Not if he keeps being looked after by Linnet, Rudy thought glumly. Not if he talks to the parents of those kids. He had seen the way they looked at him when they'd pass in

the corridors.

They stood silent for a time in the near-dark, her hands upon his waist and his on her shoulders, his head bowed so that their foreheads touched, not knowing what to say. Knowing there was nothing they could say. Far off someone called out, "Wrynna? Wrynna, are you home?" and rattled the makeshift shutters. Elsewhere a pair of cats snarled and swore at one another in age-old territorial dispute. Rudy sighed and pulled Alde close, tasting the tang of betony tisane on her lips as he kissed her. "So," he said, "you wanna go hunt for spuds?"

Whichever of Tir's remote ancestors had seen or known anything about the western end of the fifth level north, he, and thus Tir-would not have recognized the place now. At some point in the Keep's long history, the place had become a tight-congested slum, cells subdivided off cells, corridors cut into rooms, minor rights-of-way carved through corners of other cells.

Walls of dirty, desiccated wood or insufficiently plastered lath at once blocked and guided the way; pipes and conduits ran along the floors, or overhead, where water had been pirated from fountains. The place stank to heaven of rats and guano and abounded in statues of the smiling and ubiquitous Saint Bounty, adorned with stolen glowstones.

Rudy removed the glowstone from before a particularly refulgent image-there were limited quantities of the magic lights, far too few to let them be used as votives-and by its moony radiance studied the beneficent face, the tiny representations of woolpacks, fruits, hams, cheeses, eggs. "There anything wrong with that that you can see, babe?"

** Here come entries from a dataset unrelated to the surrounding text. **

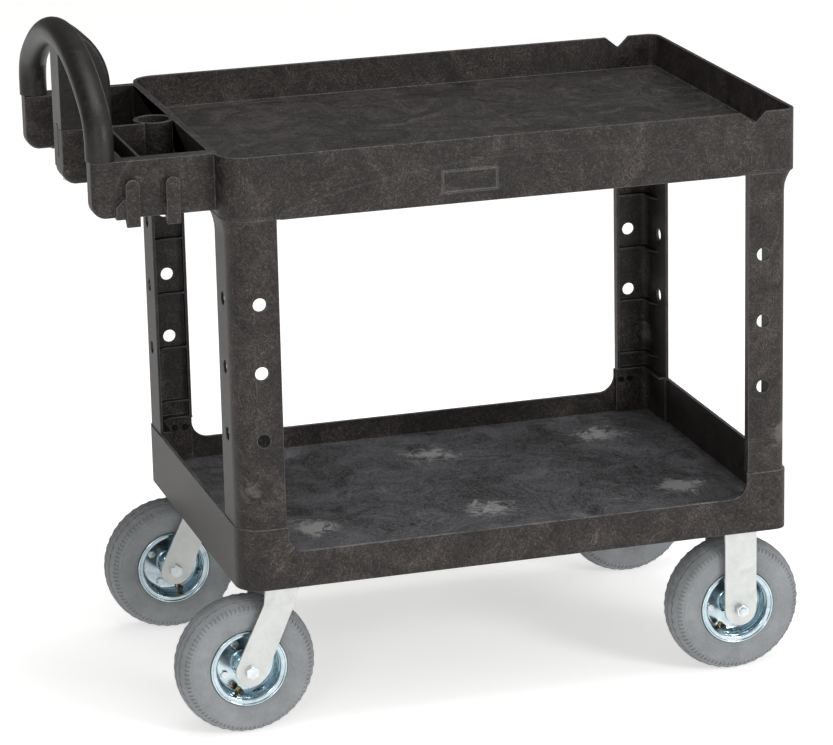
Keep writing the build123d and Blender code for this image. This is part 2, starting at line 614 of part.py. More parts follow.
def arms(points, end_x, end_r, top_points=()):
    """The two arms of a fork, at its inner width."""
    lines = [Line(a, b) for a, b in zip(points, points[1:])]
    flat = make_hull([*lines, *(Pos(end_x, WHEEL_R) * Circle(end_r)).edges()])
    if top_points:
        flat += make_face(Polyline(top_points, close=True))
    both = []
    for side in SIDES.values():
        start = Plane(origin=(0, side * FORK_IN, 0), x_dir=(1, 0, 0), z_dir=(0, -1, 0))
        both.append(extrude(start * flat, amount=FORK_T, dir=(0, side, 0)))
    return both


def raceway(z, outer_r):
    """Ring of a ball race between two heights, grooved for the balls."""
    body = rod(outer_r, (0, 0, z[0]), (0, 0, z[1]))
    body -= rod(BALL_PITCH_R - RACE_IN, (0, 0, z[0] - 1), (0, 0, z[1] + 1))
    groove = Pos(0, 0, BALL_Z) * Torus(BALL_PITCH_R, BALL_R + 0.1)
    return body - groove


def swivel_top_plate():
    """Mounting plate with the upper ball race."""
    body = mounting_plate()
    body += raceway((BALL_Z + RACE_GAP / 2, PLATE_TOP_Z - PLATE[2]), BALL_PITCH_R + UPPER_RACE_OUT)
    return body - rod(KINGPIN_R + RUNNING, (0, 0, CROWN_Z[0]), (0, 0, PLATE_TOP_Z + 1))


def kingpin():
    """Pivot pin of the swivel with its nut and washer, held in the top plate."""
    low, nut_low, nut_high = KINGPIN_Z
    pin = rod(KINGPIN_R, (0, 0, low), (0, 0, PLATE_TOP_Z - 0.1))
    pin += hexagon(KINGPIN_AF, (0, 0, nut_low), (0, 0, nut_high))
    return pin + rod(KINGPIN_WASHER_R, (0, 0, nut_high - 0.5), (0, 0, CROWN_Z[0] - 0.3))


def balls():
    """Ring of bearing balls between the two races."""
    ring_of_balls = []
    for i in range(BALL_COUNT):
        angle = radians(360 / BALL_COUNT * i)
        place = Pos(BALL_PITCH_R * cos(angle), BALL_PITCH_R * sin(angle), BALL_Z)
        ring_of_balls.append(place * Sphere(BALL_R))
    return ring_of_balls


def swivel_fork():
    """Leaning two-arm fork with its crown and the lower ball race, swivel axis on X = Y = 0."""
    half = FORK_IN + FORK_T
    back, front = CROWN_X
    lower_back, lower_front = ARM_ROOT
    hull = [lower_back, (back, lower_back[1] + 3), (lower_front[0] - 4, lower_back[1] + 3), lower_front]
    top = [lower_back, (back, CROWN_Z[1]), (front, CROWN_Z[1]), lower_front]
    left, right = arms(hull, -TRAIL, FORK_END_R, top)
    crown = block(CROWN_X, (-half, half), CROWN_Z) + rod(CROWN_R, (0, 0, CROWN_Z[0]), (0, 0, CROWN_Z[1]))
    body = left + right + crown
    body += raceway((CROWN_Z[1] - 0.1, BALL_Z - RACE_GAP / 2), BALL_PITCH_R + LOWER_RACE_OUT)
    body -= rod(KINGPIN_R + RUNNING, (0, 0, CROWN_Z[0] - 1), (0, 0, CROWN_Z[1] + 1))
    return body - rod(AXLE_R + RUNNING, (-TRAIL, -half - 1, WHEEL_R), (-TRAIL, half + 1, WHEEL_R))


def rigid_fork():
    """Upright two-arm fork welded under its mounting plate, axle on X = 0."""
    half = FORK_IN + FORK_T
    top_z = PLATE_TOP_Z - PLATE[2]
    wide = RIGID_END_R
    outline = [(-wide, RIGID_ROOT_Z), (-wide, top_z), (wide, top_z), (wide, RIGID_ROOT_Z)]
    left, right = arms(outline, 0, RIGID_END_R)
    body = mounting_plate() + left + right + block((-wide, wide), (-half, half), (top_z - 6, top_z))
    return body - rod(AXLE_R + RUNNING, (0, -half - 1, WHEEL_R), (0, half + 1, WHEEL_R))


def axle_bolt(head_side):
    """Axle bolt along Y through the fork, its head on one side."""
    half = FORK_IN + FORK_T
    seat, crown = head_side * (half + 0.05), head_side * (half + AXLE_HEAD)
    head = hexagon(AXLE_AF, (0, seat, WHEEL_R), (0, crown, WHEEL_R))
    tail = -head_side * (half + AXLE_END)
    return head + rod(AXLE_R, (0, head_side * (half + 1), WHEEL_R), (0, tail, WHEEL_R))


def axle_nut(head_side):
    """Lock nut on the axle bolt's threaded end."""
    half = FORK_IN + FORK_T
    near, far, past = [-head_side * (half + reach) for reach in (0.05, AXLE_NUT, AXLE_END)]
    nut = hexagon(AXLE_AF, (0, near, WHEEL_R), (0, far, WHEEL_R))
    return nut - rod(AXLE_R + RUNNING, (0, 0, WHEEL_R), (0, past, WHEEL_R))


def axle_spacers():
    """Two tubes that centre the hub between the fork arms."""
    tubes = []
    for side in SIDES.values():
        inner, outer = (0, side * (HUB_HALF + 0.3), WHEEL_R), (0, side * (FORK_IN - 0.05), WHEEL_R)
        tubes.append(rod(SPACER_R, inner, outer) - rod(AXLE_R + RUNNING, inner, outer))
    return tubes


# ================================================================ wheel, axis on X = Z = 0
def tyre():
    """Pneumatic tyre: round crown, bulging side walls, beads that sit inside the rim flanges."""
    bead_y, bead_r = RIM_BEAD_Y - 0.3, RIM_SEAT_R + 0.3
    tip, shoulder, wide = (RIM_R + 1.3, 31.0), TYRE_SHOULDER, (TUBE_R + 1, TYRE_HALF)
    outline = [ThreePointArc(shoulder, (WHEEL_R, 0), (shoulder[0], -shoulder[1])),
               ThreePointArc((shoulder[0], -shoulder[1]), (wide[0], -wide[1]), (tip[0], -tip[1])),
               Polyline((tip[0], -tip[1]), (RIM_R + 0.4, -bead_y), (bead_r, -bead_y), (bead_r, bead_y),
                        (RIM_R + 0.4, bead_y), tip),
               ThreePointArc(tip, wide, shoulder)]
    section = make_face(outline)
    section -= Pos(TUBE_R, 0) * Ellipse(TUBE_HALF[0] + 0.3, TUBE_HALF[1] + 0.3)
    section -= Pos(bead_r, 0) * Rectangle(*BEAD_MOUTH)
    return revolve(section, Axis.Y)


def inner_tube():
    """Inner tube with its bent valve stem."""
    outer, inner = TUBE_HALF, [half - TUBE_T for half in TUBE_HALF]
    section = Pos(TUBE_R, 0) * Ellipse(*outer) - Pos(TUBE_R, 0) * Ellipse(*inner)
    body = revolve(section, Axis.Y)
    low, high = VALVE_Y
    body += rod(VALVE_R, (TUBE_R - TUBE_HALF[0] + 1.7, -low, 0), (VALVE_PITCH_R, -low, 0))
    body += rod(VALVE_R, (VALVE_PITCH_R, -low + VALVE_R, 0), (VALVE_PITCH_R, -high, 0))
    return body


def rim_bolt_angles():
    """Angles of the clamping bolts about the wheel's axis."""
    step = 360 / RIM_BOLTS
    return [step / 2 + step * i for i in range(RIM_BOLTS)]


def rim_half(side):
    """One pressed half of the split rim: disc, bead seat, flange and rolled lip."""
    edge = RIM_SEAT_R - RIM_T
    inner, outer, lip = RIM_BEAD_Y, RIM_BEAD_Y + RIM_T, RIM_LIP_Y
    points = [(0.1, RIM_BORE_R), (0.1, RIM_SEAT_R), (inner, RIM_SEAT_R), (inner, RIM_R), (lip, RIM_R),
              (lip, RIM_R - RIM_T), (outer, RIM_R - RIM_T), (outer, edge), (RIM_T + 0.1, edge),
              (RIM_T + 0.1, RIM_BORE_R)]
    body = ring([(side * y, r) for y, r in points])
    hole = rod(RIM_BOLT_R + 0.1, (RIM_BOLT_PITCH_R, -5, 0), (RIM_BOLT_PITCH_R, 5, 0))
    for angle in rim_bolt_angles():
        body -= Rot(0, angle, 0) * hole
    if side < 0:
        body -= rod(VALVE_R + 0.5, (RIM_R, -VALVE_Y[0], 0), (VALVE_PITCH_R + 4, -VALVE_Y[0], 0))
    return body


def hub():
    """Turned hub with a domed collar between the rim halves and a pocket for each bearing."""
    collar = RIM_BORE_R - 0.2
    pocket = HUB_HALF - BEARING_W
    cone, barrel = HUB_CONE_Y
    half = [(0, collar), (cone, collar), (barrel, HUB_R), (HUB_HALF, HUB_R), (HUB_HALF, BEARING_R + 0.02),
            (pocket, BEARING_R + 0.02), (pocket, HUB_BORE_R), (0, HUB_BORE_R)]
    mirrored = [(-y, r) for y, r in reversed(half[1:-1])]
    return ring(half + mirrored)


def bearings():
    """Ball bearings of the hub, one at each end."""
    inner = AXLE_R + RUNNING
    rings = []
    for side in SIDES.values():
        low, high = side * (HUB_HALF - BEARING_W + 0.05), side * HUB_HALF
        ends = (0, low, 0), (0, high, 0)
        rings.append(rod(BEARING_R, *ends) - rod(inner, *ends))
    return rings


def rim_bolts():
    """Bolts and nuts that clamp the two rim halves, as one group."""
    group = []
    face = RIM_T + 0.15
    end = face + RIM_NUT + 3
    for angle in rim_bolt_angles():
        turn = Rot(0, angle, 0) * Pos(RIM_BOLT_PITCH_R, 0, 0)
        bolt = rod(RIM_BOLT_R, (0, -face, 0), (0, end, 0))
        bolt += hexagon(RIM_BOLT_AF, (0, -face - RIM_BOLT_HEAD, 0), (0, -face, 0))
        nut = hexagon(RIM_BOLT_AF, (0, face, 0), (0, face + RIM_NUT, 0))
        nut -= rod(RIM_BOLT_R + RUNNING, (0, 0, 0), (0, end, 0))
        group += [turn * bolt, turn * nut]
    return group


def wheel(name, x, y):
    """All pieces of one wheel, turned about its axle and set on the floor."""
    place = Pos(x, y, WHEEL_R) * Rot(0, WHEEL_TURNS[name], 0)
    pieces = {"tyre": tyre(), "inner_tube": inner_tube(), "rim_outer": rim_half(-1), "rim_inner": rim_half(1),
              "hub": hub(), "bearings": bearings(), "rim_bolts": rim_bolts()}
    return {f"{piece}_{name}": moved(shape, place) for piece, shape in pieces.items()}


# ================================================================ assembly
def moved(shape, place):
    """Place a solid, or each solid of a group."""
    if isinstance(shape, list):
        return [place * solid for solid in shape]
    return place * shape


def build_all():
    """Every node of the cart by name."""
    nodes = {"top_shelf": top_shelf(), "bottom_shelf": bottom_shelf(), "handle": handle(),
             "handle_screws": handle_screws(), "leg_screws": leg_screws(), "caster_bolts": caster_bolts(),
             "caster_inserts": caster_inserts()}
    for end, end_name in enumerate(("rear", "front")):
        right_leg = leg(end, SIDES["right"])
        nodes[f"leg_{end_name}_right"] = right_leg
        nodes[f"leg_{end_name}_left"] = mirror(right_leg, about=Plane.XZ)
    rigid = {"rigid_axle_bolts": [], "rigid_axle_nuts": [], "rigid_axle_spacers": []}
    for side_name, side in SIDES.items():
        at = Pos(RIGID_X, side * CASTER_Y, 0)
        nodes[f"rigid_fork_{side_name}"] = at * rigid_fork()
        rigid["rigid_axle_bolts"].append(at * axle_bolt(1))
        rigid["rigid_axle_nuts"].append(at * axle_nut(1))
        rigid["rigid_axle_spacers"] += moved(axle_spacers(), at)
        nodes.update(wheel(f"front_{side_name}", RIGID_X, side * CASTER_Y))
        at = Pos(SWIVEL_X, side * CASTER_Y, 0)
        axle = Pos(SWIVEL_X - TRAIL, side * CASTER_Y, 0)
        nodes[f"swivel_top_plate_{side_name}"] = at * swivel_top_plate()
        nodes[f"kingpin_{side_name}"] = at * kingpin()
        nodes[f"swivel_fork_{side_name}"] = at * swivel_fork()
        nodes[f"swivel_balls_{side_name}"] = moved(balls(), at)
        nodes[f"swivel_axle_bolt_{side_name}"] = axle * axle_bolt(-1)
        nodes[f"swivel_axle_nut_{side_name}"] = axle * axle_nut(-1)
        nodes[f"swivel_axle_spacers_{side_name}"] = moved(axle_spacers(), axle)
        nodes.update(wheel(f"rear_{side_name}", SWIVEL_X - TRAIL, side * CASTER_Y))
    nodes.update(rigid)
    return nodes


os.makedirs("parts", exist_ok=True)
for node_name, node_shape in build_all().items():
    solids = node_shape if isinstance(node_shape, list) else node_shape.solids()
    centred = [Pos(-MIDDLE_X, 0, 0) * solid for solid in solids]
    export_step(Compound(children=centred), f"parts/{node_name}.step")
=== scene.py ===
import json
import logging
import math
from dataclasses import dataclass
from enum import Enum
from typing import Any, Callable

import bpy
from mathutils import Matrix, Vector
from mathutils.bvhtree import BVHTree

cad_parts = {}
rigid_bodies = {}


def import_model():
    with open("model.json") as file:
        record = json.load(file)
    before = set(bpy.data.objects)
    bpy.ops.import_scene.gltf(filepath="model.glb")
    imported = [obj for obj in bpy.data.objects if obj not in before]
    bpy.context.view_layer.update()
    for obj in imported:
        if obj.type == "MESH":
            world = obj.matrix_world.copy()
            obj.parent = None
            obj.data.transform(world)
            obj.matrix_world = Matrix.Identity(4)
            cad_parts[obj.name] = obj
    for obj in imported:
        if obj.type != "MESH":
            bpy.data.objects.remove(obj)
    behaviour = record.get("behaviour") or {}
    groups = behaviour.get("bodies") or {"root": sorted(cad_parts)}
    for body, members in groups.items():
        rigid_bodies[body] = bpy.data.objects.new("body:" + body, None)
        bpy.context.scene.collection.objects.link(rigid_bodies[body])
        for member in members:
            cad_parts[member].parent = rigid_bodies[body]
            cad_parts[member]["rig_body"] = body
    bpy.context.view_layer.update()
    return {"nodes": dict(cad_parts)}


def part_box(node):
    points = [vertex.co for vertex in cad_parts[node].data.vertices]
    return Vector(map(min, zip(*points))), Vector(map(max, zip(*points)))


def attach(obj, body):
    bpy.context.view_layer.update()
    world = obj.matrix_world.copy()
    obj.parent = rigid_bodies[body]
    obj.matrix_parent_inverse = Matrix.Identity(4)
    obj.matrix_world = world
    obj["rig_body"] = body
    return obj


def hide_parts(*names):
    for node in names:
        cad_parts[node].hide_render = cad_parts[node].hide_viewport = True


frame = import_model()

# The looks of a two-shelf utility cart: structural-foam trays and legs, a grained handle, grey
# pneumatic tyres on bright zinc rims, and dull zinc forks. Lengths are metres, except that the
# sections of wheels, valves and threads are drawn in millimetres.
MM = 0.001
SIDES = ("right", "left")
ENDS = ("rear", "front")
# where the plastic went in: height and places on the bottom tray's floor, height over a leg's foot,
# and distance in from a leg's outer edge
TRAY_FLOOR = 0.270
TRAY_GATES = ((0.392, 0.199), (0.087, 0.188), (0.091, -0.114), (-0.202, -0.111), (0.425, -0.112))
LOWEST_HOLE = 0.142
GATE_IN = {"rear": 0.018, "front": 0.022}
LOG = logging.getLogger("cart")


class Slot(Enum):
    """Material slots of the record."""

    FOAM = "foam_plastic"
    HANDLE = "handle_plastic"
    TYRE = "tyre_rubber"
    TUBE = "tube_rubber"
    RIM = "rim_zinc"
    FORK = "fork_zinc"
    FASTENER = "fastener_zinc"
    BEARING = "bearing_steel"


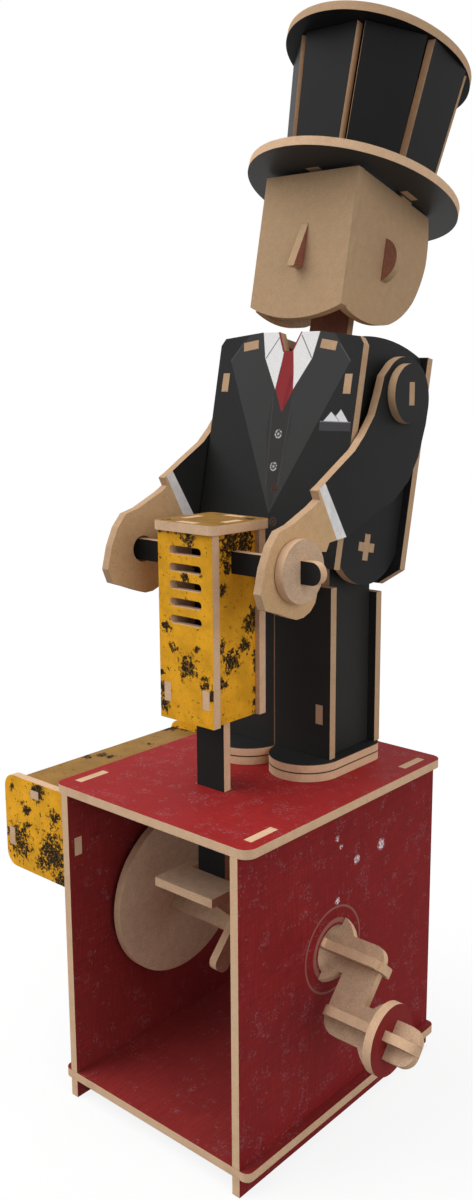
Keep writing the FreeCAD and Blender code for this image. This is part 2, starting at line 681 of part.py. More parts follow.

"Are you speaking theologically or aesthetically?" She considered it, tilting her head, her dark, heavy hair catching blue glints in the light. "I've never heard of Saint Bounty before this year-I mean, he's not a real saint-and Tir could model a better figure than that and has better taste in colors."

The foodstuffs represented were certainly garish, pinks and greens and reds and golds, like a lush photograph in a cookbook, and above the collar of his curiously chalky robe, Saint Bounty's round, beaming countenance looked rouged. Rudy wondered if that was what Gil had meant. "Maybe he's the patron saint of makeup? Like St. Maybelline in my world? Is that supposed to be a sheepskin he's sitting on?" "It has to be," Alde said. "No one would portray a Holy One perched on a plate of pig entrails."